If you are going single socket, it is hard for us to recommend an AMD EPYC 7501. If you are installing a single CPU in a dual socket system with the intent of installing a second later, then it makes sense. If you have a purely single socket platform, the AMD EPYC 7551P with 32 cores and 64 threads, offers slightly higher clocks at a lower price. The EPYC 7551P is limited to single socket only configurations so it is not a competitor to the EPYC 7501 in dual socket configurations. Otherwise, there is a huge step up from the AMD EPYC 7451 24-core part to the 7501 because you get an additional 8 cores or 33% more. If you are paying for licensing on a per server or per socket basis, the 32-core AMD EPYC 7501 allows greater platform consolidation than the lower-end EPYC alternatives.

Final Words

This is a strong offering. The AMD EPYC 7501 shows the power that AMD has. It can offer more cores, more memory channels, more than twice the PCIe lanes in a single socket configuration than Intel can. Some Intel Xeon Scalable offerings are better suited for per-core software licensing. If your software is licensed per node (e.g. Docker Enterprise) or per socket (e.g. VMware) then the fact that you can simply get more with the AMD EPYC 7501 in the $3600 range makes it extremely compelling.


  1. “Here AMD EPYC is performing well but this is one where the dual port FMA Xeon AVX-512 is a big advantage.”

    NAMD Performance on Xeon-Scalable 8180 and 8 GTX 1080Ti GPUs on Pugetsystems.

    I don’t know how much Servethehome gets from parties to mention the pro’s of AVX-512, compared with a GPU it is totally useless.

  2. Is there any chance of an ffmpeg encode benchmark to be added in the future? It would be very interesting to see how AMD compares against Intel given that video encoding/streaming is such a key workload that demands large scale CPU capacity. I’m more than happy to work together in setting the parameters for such a benchmark and supply quality media for the best comparable results.

  3. Are they benchmarks for all of the processors available somewhere? I’m particularly interested in the NAMD and Gromacs results.


  4. “Even the ARM vendors we work with acknowledge AVX-512 is getting a lot of attention.”

    I would do the same when I couldn’t get my hands on GPU IP.
    ($20k)1x 8180 + 1x Tesla V100 has at least the same speed with these kind of calculations (fp32 and fp64) as ($50k)5x 8180. With optimized software the difference will be even bigger.

  5. @patrick @david I use this as a media encoding benchmark for a site I write for. It’s built on FFMPEG and supports both an x264 and x265 export, the included scripts run it for 5 runs and I have seen variances thanks to the presence of AVX on newer cpu’s

  6. Daniel, thank you for the input. We have run that. It is not something we can use due to it being Windows-based and the fact it does not scale well. We have a set of criteria a benchmark must meet and that was hitting scaling limits by only 12 cores. For consumer CPUs, it may be useful. It can potentially be useful for multiple streams if logic is built to do QoS in transcoding spinning up multiple containers. Sadly, it is far from making the cut on what we can use at this point. I do want a x265 benchmark but am still looking for a good one.

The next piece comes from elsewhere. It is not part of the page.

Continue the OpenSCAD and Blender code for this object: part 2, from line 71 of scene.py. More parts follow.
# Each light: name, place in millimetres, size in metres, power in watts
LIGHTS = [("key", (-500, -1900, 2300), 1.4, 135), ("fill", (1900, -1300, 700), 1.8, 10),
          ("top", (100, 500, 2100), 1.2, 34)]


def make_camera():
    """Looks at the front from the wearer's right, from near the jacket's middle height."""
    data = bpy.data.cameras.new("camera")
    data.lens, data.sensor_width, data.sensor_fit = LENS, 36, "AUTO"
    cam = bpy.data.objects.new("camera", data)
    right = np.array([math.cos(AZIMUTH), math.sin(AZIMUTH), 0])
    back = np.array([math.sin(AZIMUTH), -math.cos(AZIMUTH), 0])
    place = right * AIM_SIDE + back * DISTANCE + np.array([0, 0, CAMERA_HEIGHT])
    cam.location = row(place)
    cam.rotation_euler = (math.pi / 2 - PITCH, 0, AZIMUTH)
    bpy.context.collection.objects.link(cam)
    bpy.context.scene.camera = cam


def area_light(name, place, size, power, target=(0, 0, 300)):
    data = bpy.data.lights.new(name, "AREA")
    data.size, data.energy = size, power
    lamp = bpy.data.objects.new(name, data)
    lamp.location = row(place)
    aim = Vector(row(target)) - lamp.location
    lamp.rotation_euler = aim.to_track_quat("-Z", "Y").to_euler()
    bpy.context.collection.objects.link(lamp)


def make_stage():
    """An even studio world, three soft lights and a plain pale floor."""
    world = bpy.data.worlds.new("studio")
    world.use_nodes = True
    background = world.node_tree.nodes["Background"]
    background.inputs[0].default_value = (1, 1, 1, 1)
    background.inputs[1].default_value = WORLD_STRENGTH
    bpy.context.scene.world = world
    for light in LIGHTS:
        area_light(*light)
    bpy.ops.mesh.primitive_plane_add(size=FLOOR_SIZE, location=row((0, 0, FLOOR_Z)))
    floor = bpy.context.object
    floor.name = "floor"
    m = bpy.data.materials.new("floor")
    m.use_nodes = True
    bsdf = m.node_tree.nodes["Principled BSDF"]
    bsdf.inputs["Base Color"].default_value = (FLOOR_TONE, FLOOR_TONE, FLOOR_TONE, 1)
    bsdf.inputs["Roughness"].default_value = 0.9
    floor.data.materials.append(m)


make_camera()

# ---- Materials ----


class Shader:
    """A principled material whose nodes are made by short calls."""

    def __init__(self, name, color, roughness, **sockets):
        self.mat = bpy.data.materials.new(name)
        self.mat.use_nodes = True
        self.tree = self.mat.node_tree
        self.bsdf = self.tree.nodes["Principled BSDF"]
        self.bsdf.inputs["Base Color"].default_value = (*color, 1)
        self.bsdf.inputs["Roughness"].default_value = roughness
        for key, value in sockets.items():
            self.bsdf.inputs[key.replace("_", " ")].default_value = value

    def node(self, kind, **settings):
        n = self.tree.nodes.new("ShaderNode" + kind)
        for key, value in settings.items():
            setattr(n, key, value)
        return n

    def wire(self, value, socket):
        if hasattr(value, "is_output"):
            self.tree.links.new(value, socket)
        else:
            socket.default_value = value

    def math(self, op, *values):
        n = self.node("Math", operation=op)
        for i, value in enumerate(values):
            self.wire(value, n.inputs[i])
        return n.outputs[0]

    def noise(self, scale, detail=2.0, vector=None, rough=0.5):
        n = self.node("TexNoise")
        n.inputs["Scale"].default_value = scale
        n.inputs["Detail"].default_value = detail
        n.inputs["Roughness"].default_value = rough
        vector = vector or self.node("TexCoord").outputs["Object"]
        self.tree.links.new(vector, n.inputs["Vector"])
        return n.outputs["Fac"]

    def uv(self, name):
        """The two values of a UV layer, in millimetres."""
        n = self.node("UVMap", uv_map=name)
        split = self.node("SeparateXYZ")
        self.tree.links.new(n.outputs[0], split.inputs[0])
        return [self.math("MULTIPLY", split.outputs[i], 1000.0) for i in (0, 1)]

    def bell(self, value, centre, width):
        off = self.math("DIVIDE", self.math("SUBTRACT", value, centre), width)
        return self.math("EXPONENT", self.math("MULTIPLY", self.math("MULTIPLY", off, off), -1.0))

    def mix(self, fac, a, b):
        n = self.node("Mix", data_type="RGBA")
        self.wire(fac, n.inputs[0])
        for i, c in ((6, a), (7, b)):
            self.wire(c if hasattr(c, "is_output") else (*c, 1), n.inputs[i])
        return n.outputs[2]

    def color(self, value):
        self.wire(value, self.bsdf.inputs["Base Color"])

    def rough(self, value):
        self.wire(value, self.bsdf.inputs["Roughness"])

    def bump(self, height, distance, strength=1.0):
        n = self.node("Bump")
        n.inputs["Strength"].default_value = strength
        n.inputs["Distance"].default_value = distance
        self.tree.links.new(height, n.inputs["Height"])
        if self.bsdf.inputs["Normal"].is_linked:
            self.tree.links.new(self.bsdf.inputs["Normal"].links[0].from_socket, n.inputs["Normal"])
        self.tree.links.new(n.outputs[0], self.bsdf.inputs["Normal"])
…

  7. Ahh I didn’t know how hard it would be to move to linux, shotcut itself is foss and is built for linux as well although that particular benchmark was built for windows I thought the python logic would be portable. That said it seems to scale well past 12 cores(I use a 12 core workstation at home and have seen it exhibit scaling on some of the 16 core systems at work) Although that could be something related to the varying versions of ffmpeg(or I just didn’t notice the changes at 16 cores you’re the expert there not me XD)

  8. I’d love to start seeing some Computation Fluid Dynamics benchmarks for Epyc. It’s memory bandwidth should make the chips competitive…

  9. Could you clarify the differences between the 7501 and 7551? The specs don’t seem to make sense, the 7501 is listed at lower TDP, a higher all core turbo, and a lower price than the 7551. I must be missing something, clearly, but what?